Sounds like NK to me. Some socialists want total state control of the economy. Like the socialists running NK.

"Others, including Yugoslavian, Hungarian, German and Chinese Communists in the 1970s and 1980s, instituted various forms of market socialism, combining co-operative and state ownership models with the free market exchange and free price system (but not free prices for the means of production)."

Seems like the communist countries are considered a form of socialism here.

"Modern socialism originated in the late 18th-century intellectual and working class political movement that criticised the effects of industrialisation and private ownership on society. The utopian socialists, including Robert Owen (1771–1858), tried to found self-sustaining communes by secession from a capitalist society."

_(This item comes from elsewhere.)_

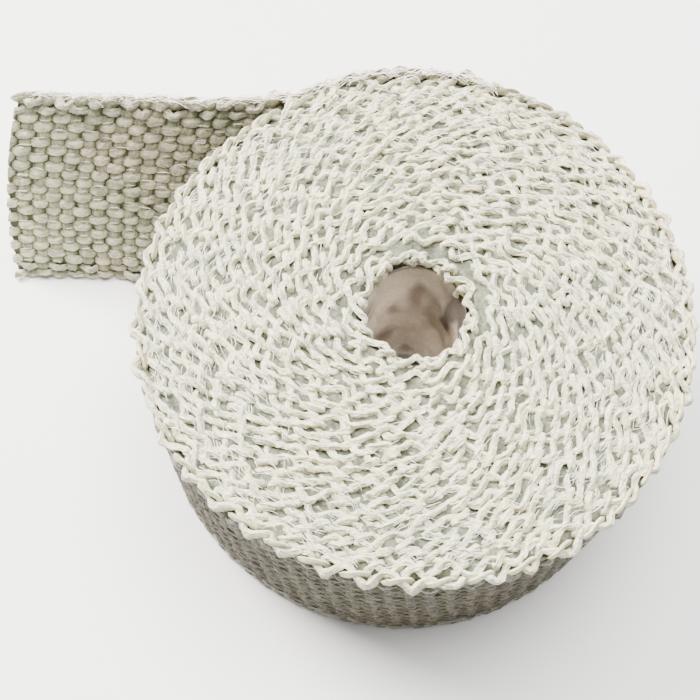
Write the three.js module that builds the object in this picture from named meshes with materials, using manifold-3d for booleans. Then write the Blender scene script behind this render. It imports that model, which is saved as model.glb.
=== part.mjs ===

Another communist socialist.

"Many termed the Soviet Union "socialist", not least the Soviet Union itself, but also commonly in the USA, China, Eastern Europe, and many parts of the world where Communist Parties had gained a mass base. In addition, scholarly critics of the Soviet Union, such as economist Friedrich Hayek were commonly cited as critics of socialism."

More communist socialists. The states that called themselves "communist" were socialist states. The Democratic People's Republic of Korea has a 100% centrally planned economy. You can't get any more socialist than that.

 

I thought that it was clear that centrally planned economies (like NK or the old USSR) were socialist. I thought that a centrally planned economy is the hight of socialism. Do Canadians use a definition of socialism that is contrary to the US definition?

"You say that it is your custom to burn widows. Very well. We also have a custom: when men burn a woman alive, we tie a rope around their necks and we hang them. Build your funeral pyre; beside it, my carpenters will build a gallows. You may follow your custom. And then we will follow ours."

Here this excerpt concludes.